How do you calculate that without time? average force = f = m(VI-VF)/T

 

[erobz]

How do you calculate that without time? average force = f = m(VI-VF)/T

The force is a function of $x$, not time.

Or, just do the integral if you are familiar with calculus.

 

[haruspex]

you have calculated the final force at depth 11cm

Yes, that was my point.

How do you calculate that without time?

That's a fair question. You are right that average force is change in momentum/elapsed time. But here we are dealing with work, not momentum, so you want the force at the average displacement.
When just starting to push the cylinder down, the slightest force will do. The force needed increases linearly with depth up to the maximum calculated by your equation. So, if you integrate the force wrt depth, what do you get?

 

[BlackPhysics]

Yes, that was my point.

That's a fair question. You are right that average force is change in momentum/elapsed time. But here we are dealing with work, not momentum, so you want the force at the average displacement.
When just starting to push the cylinder down, the slightest force will do. The force needed increases linearly with depth up to the maximum calculated by your equation. So, if you integrate the force wrt depth, what do you get?

2.327? is that right?

 

[BlackPhysics]

2.327? is that right?

W = 2.327 * x?

 

[erobz]

W = 2.327 * x?

Based on your numbers, it doesn't look right to me.

The average Force is nothing more than how you would average two numbers for this problem because the function is linear.

$$ F_{avg} = \frac{F(0)+F(x)}{2} $$

 

[BlackPhysics]

Based on your numbers, it doesn't look right to me.

0.52889375 is that right?

 

[erobz]

0.52889375 is that right?

No, I don't get that either.

 

[haruspex]

W = 2.327 * x?

You calculated the final (i.e. maximum) force to be 2.116 N (but you keep leaving out the units!).
How did you get W = 2.327 * x from W=F*x? Looks like you multiplied F by 1.1 first.
And you want the force at the average displacement, not at the final displacement.
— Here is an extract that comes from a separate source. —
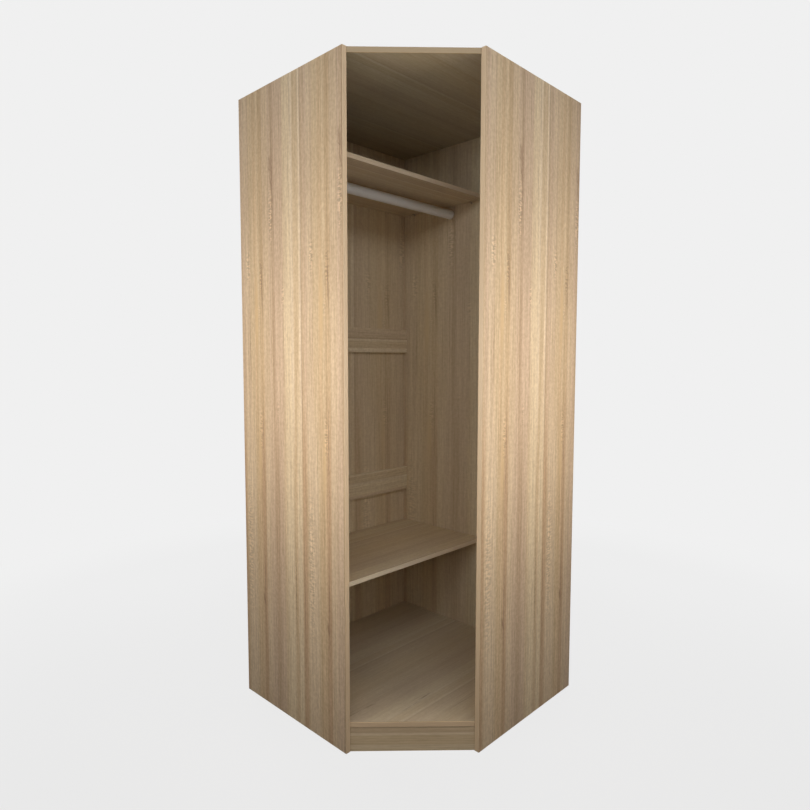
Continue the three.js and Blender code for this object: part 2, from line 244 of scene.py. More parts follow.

Or to put that another way, you want to integrate the force from its initial 0 to its final value wrt displacement: $W=\int F(x).dx$.

 

[BlackPhysics]

Based on your numbers, it doesn't look right to me.
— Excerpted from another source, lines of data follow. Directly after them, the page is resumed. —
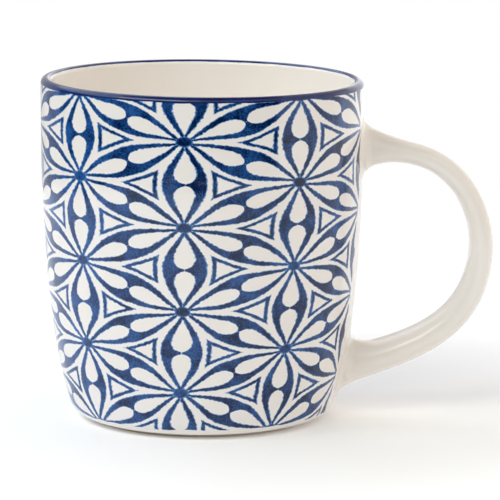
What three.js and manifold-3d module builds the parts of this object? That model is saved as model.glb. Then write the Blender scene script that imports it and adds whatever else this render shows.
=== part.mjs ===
// A barrel-shaped stoneware mug: a thrown cup with a pulled strap handle, luted on with slip
// at an upper and a lower root. Millimetres, +Z up. The origin is the middle of the whole
// mug's outline on the surface it stands on, with the handle towards +X.

import * as THREE from 'three';
import { ParametricGeometry } from 'three/addons/geometries/ParametricGeometry.js';
import { mergeVertices } from 'three/addons/utils/BufferGeometryUtils.js';
import Module from 'manifold-3d';

// ---- Driving dimensions: the cup -------------------------------------------------------

const HEIGHT = 92.5;         // foot to the crest of the lip
const RIM_RADIUS = 43.7;     // outside of the lip
const LIP_THICKNESS = 3;     // the lip is a full round of this thickness
const TURN_RADIUS = 36.5;    // where the wall ends and turns under to the foot
const TURN_HEIGHT = 5;
const WALL_LEAN = new THREE.Vector2(42.6, 25.4);  // pulls the lower wall outwards
const WALL_BELLY = new THREE.Vector2(43.9, 53.5); // pulls the upper wall outwards
const FOOT_RADIUS = 30.4;    // outside of the ring that the mug stands on
const FOOT_WIDTH = 4;
const FOOT_HEIGHT = 0.9;
const RECESS_DEPTH = 1.6;    // hollow inside the foot ring
const FLOOR_HEIGHT = 6.4;    // top of the floor inside
const FLOOR_RADIUS = 25;     // flat part of the floor
const INNER_BELLY = new THREE.Vector2(38.9, 66);  // pulls the upper inside outwards
const INNER_LEAN = new THREE.Vector2(38.2, 30);   // pulls the lower inside outwards
const INNER_HEEL = new THREE.Vector2(34.5, 14);   // where the inside starts to turn to the floor
const INNER_TURN = new THREE.Vector2(32.6, 6.7);  // corner that the turn rounds off

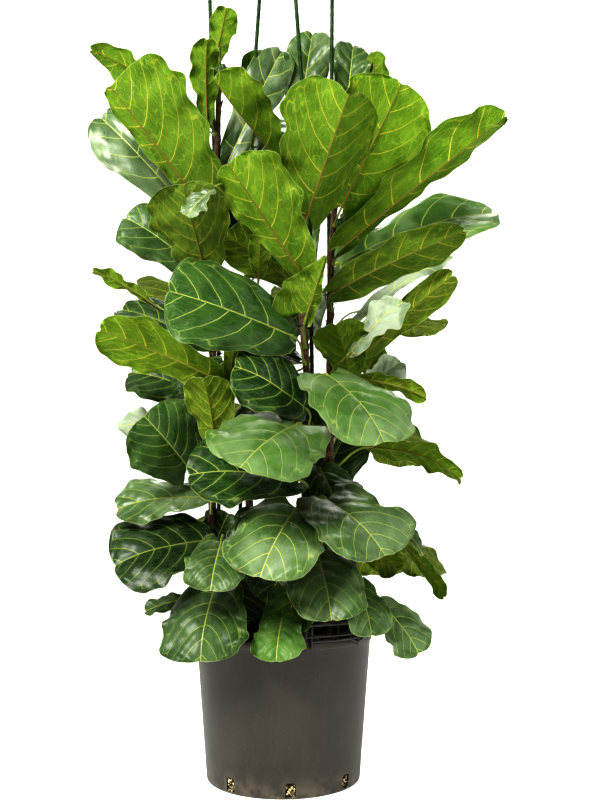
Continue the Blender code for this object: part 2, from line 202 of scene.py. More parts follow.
def makePiece(name, parts, finish, nodes):
    points = np.vstack([part["points"] for part in parts])
    starts = np.cumsum([0] + [len(part["points"]) for part in parts[:-1]])
    faces = []
    for start, part in zip(starts, parts):
        for kind in ("quads", "tris"):
            if kind in part:
                faces += (part[kind] + start).tolist()
    mesh = bpy.data.meshes.new(name)
    mesh.from_pydata(points.tolist(), [], faces)
    for key in parts[0]:
        if key not in ("points", "quads", "tris"):
            layer = mesh.attributes.new(key, "FLOAT_VECTOR", "POINT")
            layer.data.foreach_set("vector", np.vstack([part[key] for part in parts]).ravel())
    mesh.polygons.foreach_set("use_smooth", np.full(len(faces), True))
    mesh.materials.append(finish)
    mesh.update()
    piece = bpy.data.objects.new(name, mesh)
    bpy.context.scene.collection.objects.link(piece)
    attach(piece, "root")
    if nodes:
        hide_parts(*nodes)
    return piece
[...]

The average Force is nothing more than how you would average two numbers for this problem because the function is linear.
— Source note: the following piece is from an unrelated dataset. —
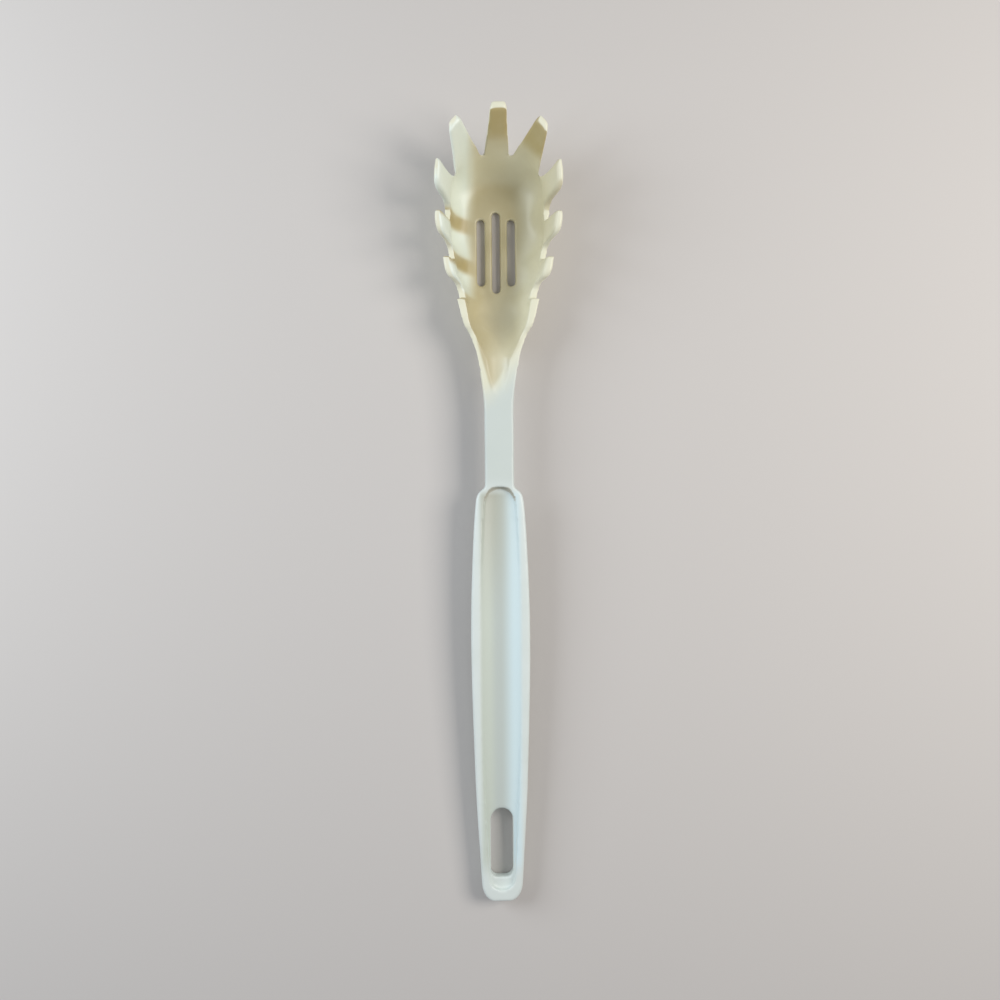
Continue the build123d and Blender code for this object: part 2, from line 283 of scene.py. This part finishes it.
def moulded_plastic(name):
    """Smooth moulded nylon, white at the grip and yellowed in the head, with painted shade inside the
    bowl and in the thumb groove and a painted highlight on the bowl's left wall.
    """
    material = bpy.data.materials.new(name)
    material.use_nodes = True
    tree = material.node_tree
    tree.nodes.clear()
    flow = Flow(tree)

    def mixed(share, low, high):
        sockets = {"Factor": share, "A": low, "B": high}
        return flow.node("ShaderNodeMix", {"data_type": "RGBA"}, sockets, "Result")

    def noise(scale, detail):
        sockets = {"Vector": place, "Scale": scale, "Detail": detail}
        return flow.node("ShaderNodeTexNoise", {}, sockets, "Fac")

    place = flow.node("ShaderNodeTexCoord", {}, {}, "Object")
    normal = flow.node("ShaderNodeTexCoord", {}, {}, "Normal")
    x, y, z = place.split()
    normal_x, normal_y, normal_z = normal.split()
    blotch = noise(blotch_scale, blotch_detail)
    grain = noise(grain_scale, grain_detail)

    # Faces that look into the bowl, its floor, and the lobes on the left that get a painted highlight
    across = 0 - normal_x * flow.sum("SIGN", x)
    inward = flow.larger(across, 0 - normal_y * flow.sum("SIGN", y - bowl_middle_y))
    floor = normal_z.ramp(*floor_level) * (1 - z.ramp(*floor_z))
    along = (side_prongs_front_y - y - lobes_slant * (x + lobes_middle_x)) / flutes_length
    lobes = flow.node("ShaderNodeFloatCurve", {"points": lobe_points}, {"Value": along})
    left_side = (0 - x).ramp(*lobes_x)
    # Where the left wall's lobes carry a painted highlight in place of the painted shade
    left = left_side * z.ramp(*lobes_z) * lobes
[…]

$$ F_{1.05778} = \frac{F(0)+F(2.115575)}{2} $$

1.0577875 is what i got as the avg force

 

[erobz]

1.0577875 is what i got as the avg force

Units!

 

[BlackPhysics]

Units!

1.0577875 N

 

[erobz]

Now finish it out, and don't forget the units. Do you understand why this works for calculating the area under a line?

 

[BlackPhysics]

Now finish it out, and don't forget the units. Do you understand why this works for calculating the area under a line?

Yes i do.

Avg F = 1.0577875 N
Work = 1.0577875 N * .11M
0.11635 J = 1.0577875 N * .11M

Is this right?

 

[erobz]

Yes i do.

Avg F = 1.0577875 N
Work = 1.0577875 N * .11M
0.11635 J = 1.0577875 N * .11M

Is this right?

Now it's time for the Physicist's to blast you about sig figs! Good Luck!

 

[Lnewqban]

f = force
a = area
p = rho/density
g = gravity
x= displacement

Water acts like a compressing spring on your cylinder: the lower it is pushed, the higher is the resistive vertical force.
As area, density and gravity acceleration are all constant, we could make their product a constant k.
Then, we have a problem similar to the work done by, or on, a spring.

Please, see:
https://courses.lumenlearning.com/suny-physics/chapter/7-4-conservative-forces-and-potential-energy/

 

[haruspex]

I'd just like to clear up the issue of "average force". @BlackPhysics is quite right that what we have calculated here, half the maximum force, is not the average force. Average force is defined as $\frac{\Delta p}{\Delta t}=\frac{\int F(t).dt}{\int .dt}$. That has to be the definition to be consistent with average acceleration, so that $F_{avg}=ma_{avg}$. Also, the formula still makes sense in vector form. So to calculate it we need to know the force as a function of time.
In the special case of a constant force, and with the displacement and force being parallel, this is equivalent to $\frac{\Delta W}{\Delta x}=\frac{\int F(x).dx}{\int .dx}$, which we can correctly call the "average force with respect to displacement". Note that this makes sense in vectors only if we write it in the usual form, $\Delta W=\int \vec F(x).\vec{dx}$, because one cannot divide by a vector.
Far too many educators who should know better set questions asking the student to find the "average force" based only on work and displacement. It is an interesting exercise to compute the average by both definitions in the case of a half cycle of SHM.

In the current thread, we don’t care what the average force is; rather, we want the average force wrt displacement. And since F(x) is linear, this equals $\frac 12(F_{min}+F_{max})$. Hence $\frac{\Delta W}{\Delta x}=\frac 12(F_{min}+F_{max})$, or $\Delta W=\frac 12(F_{min}+F_{max})\Delta x$.